A lot has been done during the crisis. European banks have doubled their capital in last ten years. That is a big number, almost €700 billion of additional capital. Additional regulations have been implemented worldwide, including in Europe. But there are still some problems, particularly in some banks. The profitability of European banks has improved, but it is still below the profitability of US banks. The amount of nonperforming loans has been falling now for three years, last year by 17 %, so there is good progress. But it is still high and there is a large amount of NPLs that should be worked on. So, the situation is better today, but the work is not over and the situation varies from country to country.
Slovenia was also hit hard by the crisis and is dragged down by high NPLs. How do you see the situation in our country now? What is your comment on the current macroeconomic situation? What are our main challenges ahead (public debt, privatization, productivity, demographic trends)?
The overall situation - like in many parts of the world - is good. Growth is much higher than expected, also 2017 was much stronger than 2016. That is positive. The fiscal situation is also good, a balanced budget is expected for this year. But of course, there are challenges, like NPLs. They need to come down further. Ageing, demography is also an issue in Slovenia. But one needs to focus on productivity gains that could enable better growth rates and potential growth in the future. At the moment, growth in Slovenia is good, but it will fall back, so you need to focus on productivity. Privatisation is a way to make an economy more efficient. So these are the challenges.
In the last weeks Slovenia had a tough discussion with the European Commission regarding the privatisation of NLB, the Commission has opened an in-depth investigation to assess new measures, proposed by the Slovenian authorities. What is your view/recommendation on that?
I am not familiar enough with the details of individual banks, so I cannot give any advice on that.
You've been a guest at the recent conference on Deepening of the Monetary Union in Slovenia, where former Slovenian minister of finance Dušan Mramor pointed out that the fiscal and monetary policy in the euro area is suited only to so called core countries and that periphery countries should be given more place to neutralize crisis and economic shocks. Do you agree? What is your view on these issues?
I do not agree with that analysis. I believe the euro contributes positively to economic developments in all member states of the euro area, regardless of their size, and whether they are part of the core or the periphery. Economic challenges may differ country by country. But small open economies benefit in particular from the euro, because they are not really able to conduct their own monetary policy.
What about those non-euro EU members (with the exception of Denmark and, of course, the UK) that are expected to adopt the euro in the future? How fit and willing are they to join euro?
According to the EU Treaty, it is an obligation of every EU country, except Denmark and the UK. At the same time, nobody will force them to do that. My expectation is that all the current EU members – with the exception of Denmark and the UK - will adopt the euro over the next decade, maybe in 12, 15 years.

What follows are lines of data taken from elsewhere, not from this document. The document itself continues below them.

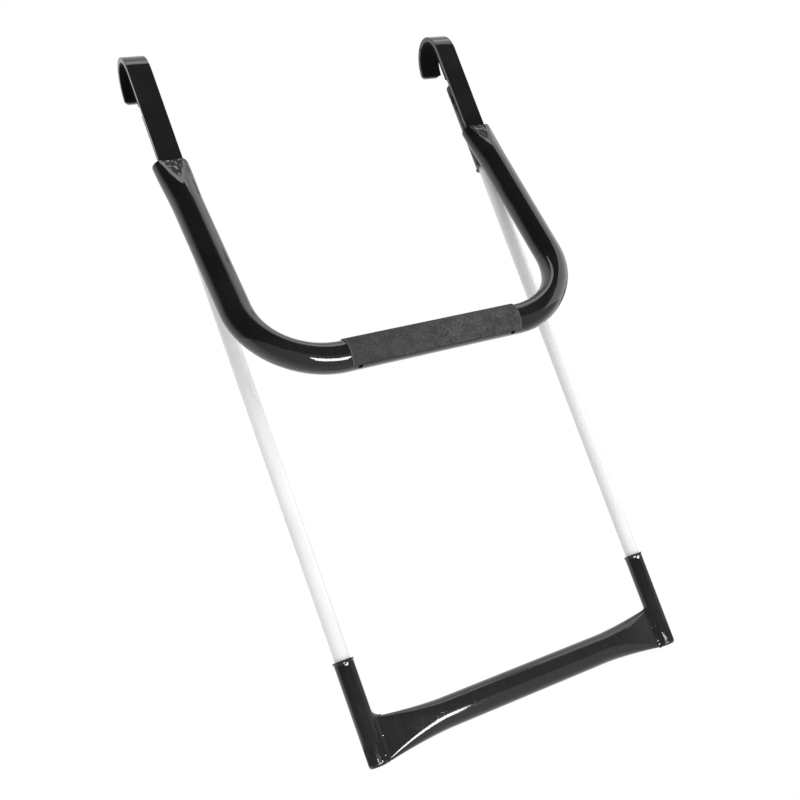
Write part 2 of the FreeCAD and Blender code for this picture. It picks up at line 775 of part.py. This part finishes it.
NODES = ["upper_step_tube", "step_grip_tape", "lower_step_tube"]
for side_name, side_sign in SIDES:
    for piece in ("hook_bar", "hook_liner", "upper_sleeve", "upper_cap", "upper_button", "upper_spring",
                  "leg_tube", "lower_sleeve", "foot_cap", "lower_button", "lower_spring"):
        NODES.append(side_name + "_" + piece)

for entry in doc.Objects:
    if "Invalid" in entry.State or "Error" in entry.State:
        raise RuntimeError("%s did not build: %s" % (entry.Name, entry.State))

os.makedirs("parts", exist_ok=True)
for node in NODES:
    found = [o for o in doc.Objects if o.Label == node]
    shape = found[0].Shape
    if shape.isNull() or not shape.isValid():
        raise RuntimeError(node + " has no valid shape")
    if len(shape.Solids) != 1:
        raise RuntimeError("%s has %d solids" % (node, len(shape.Solids)))
    shape.exportStep("parts/%s.step" % node)
    print("%-22s %9.1f mm3" % (node, shape.Volume))
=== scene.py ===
import json
import math
import bpy
from mathutils import Matrix, Vector


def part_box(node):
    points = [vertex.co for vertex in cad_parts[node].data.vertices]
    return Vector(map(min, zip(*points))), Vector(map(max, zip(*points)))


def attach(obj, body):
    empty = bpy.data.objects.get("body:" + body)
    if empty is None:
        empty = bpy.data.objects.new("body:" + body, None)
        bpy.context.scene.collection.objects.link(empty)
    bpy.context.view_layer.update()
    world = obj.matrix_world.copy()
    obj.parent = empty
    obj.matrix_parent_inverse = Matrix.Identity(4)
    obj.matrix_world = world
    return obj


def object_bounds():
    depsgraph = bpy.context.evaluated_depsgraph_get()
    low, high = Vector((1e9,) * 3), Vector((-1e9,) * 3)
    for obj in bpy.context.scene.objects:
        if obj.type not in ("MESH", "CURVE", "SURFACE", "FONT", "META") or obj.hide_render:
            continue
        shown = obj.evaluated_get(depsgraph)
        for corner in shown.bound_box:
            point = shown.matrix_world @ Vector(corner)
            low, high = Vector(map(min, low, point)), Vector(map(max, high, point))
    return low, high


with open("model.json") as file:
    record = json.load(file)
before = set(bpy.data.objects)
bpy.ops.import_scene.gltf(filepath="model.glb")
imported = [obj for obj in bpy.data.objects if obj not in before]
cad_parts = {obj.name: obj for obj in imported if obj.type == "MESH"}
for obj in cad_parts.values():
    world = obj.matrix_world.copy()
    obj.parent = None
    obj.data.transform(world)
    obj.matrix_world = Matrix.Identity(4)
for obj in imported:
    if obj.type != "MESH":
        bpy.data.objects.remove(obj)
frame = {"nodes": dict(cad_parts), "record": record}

# Two-step pool ladder.  Metres; the origin is the centre of the rail, midway between the hooks, +Z is up
# and the climber stands on the -Y side.


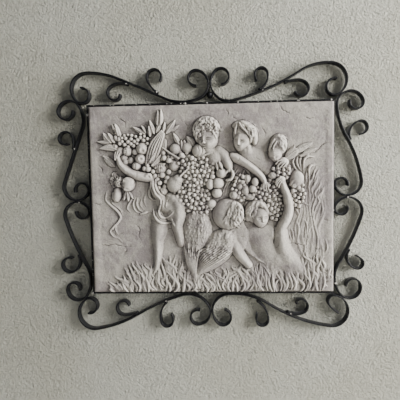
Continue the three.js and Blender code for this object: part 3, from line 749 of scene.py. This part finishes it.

Some countries want to do it sooner, like Croatia, others are still considering it, like Poland and Hungary. It is understandable, since we had a deep crisis in last few years. But now that we are out of the crisis, it is very obvious that being a member of the euro area brings certain advantages. I think Slovenia also feels that and that would be an example to follow for the others.
The Franco-German axis is considered the core of the euro area and the talks about the future of the euro area are now delayed due to a long process of formation of the new German government after the elections last September. Do you expect that this axis will be operative in the course of the next months?
It is correct that France and Germany are important because together they account for half of the economic size of the euro area. But on the other hand, all the important decisions have to be taken unanimously. So it is not enough that France and Germany find an agreement. It is very important to include the other countries and I think this is what France and Germany will do. But it is true that at the moment, without a new German government in power, there are delays. We are all waiting for the moment that the German government is fully able to participate in the discussion. I think once that happens, there will be the possibilities for Germany and France to agree on certain elements. We are grateful that President Macron has developed a vision where Europe might move. There will be discussions between France and Germany, but then it will be important to include all the countries in this debate.
The European Central Bank decided on 26 October last year to scale back its bond-buying, but did not say when it would terminate the programme. Do you see any major obstacles to a return to a normal monetary policy of the ECB at the moment?
I think the first step has been taken. But I can't say anything about the timing. The ECB is independent, but clearly, like in the cases of other important central banks, for example the Federal Reserve or the Bank of England, the way towards normalisation has started and it will continue.
The ESM provided financing to Greece, Ireland, Portugal and Cyprus and helped recapitalise some Spanish banks so far. But does the ESM have financial capabilities to financially support a major eurozone country if it is in serious trouble?
This is a hypothetical question. I don't see any country needing our help now or soon. But I think one should look at our unused lending capacities, almost €400 billion. This is a big number and that is enough to cover all potential needs.
Mr. Regling, in 2011 you were publicly mentioned as a possible candidate for the successor of then ECB President Mr. Trichet. Eventually Mr. Draghi was chosen and his mandate expires next year. Do you think that it is the time now that the ECB gets its first president from Germany next year?
I have worked many, many years on European issues. I am very much in favour of not giving too much importance to nationalities for important positions in Europe. So that is not the main criterion for me. It has to be a competent person and I am sure we will find one.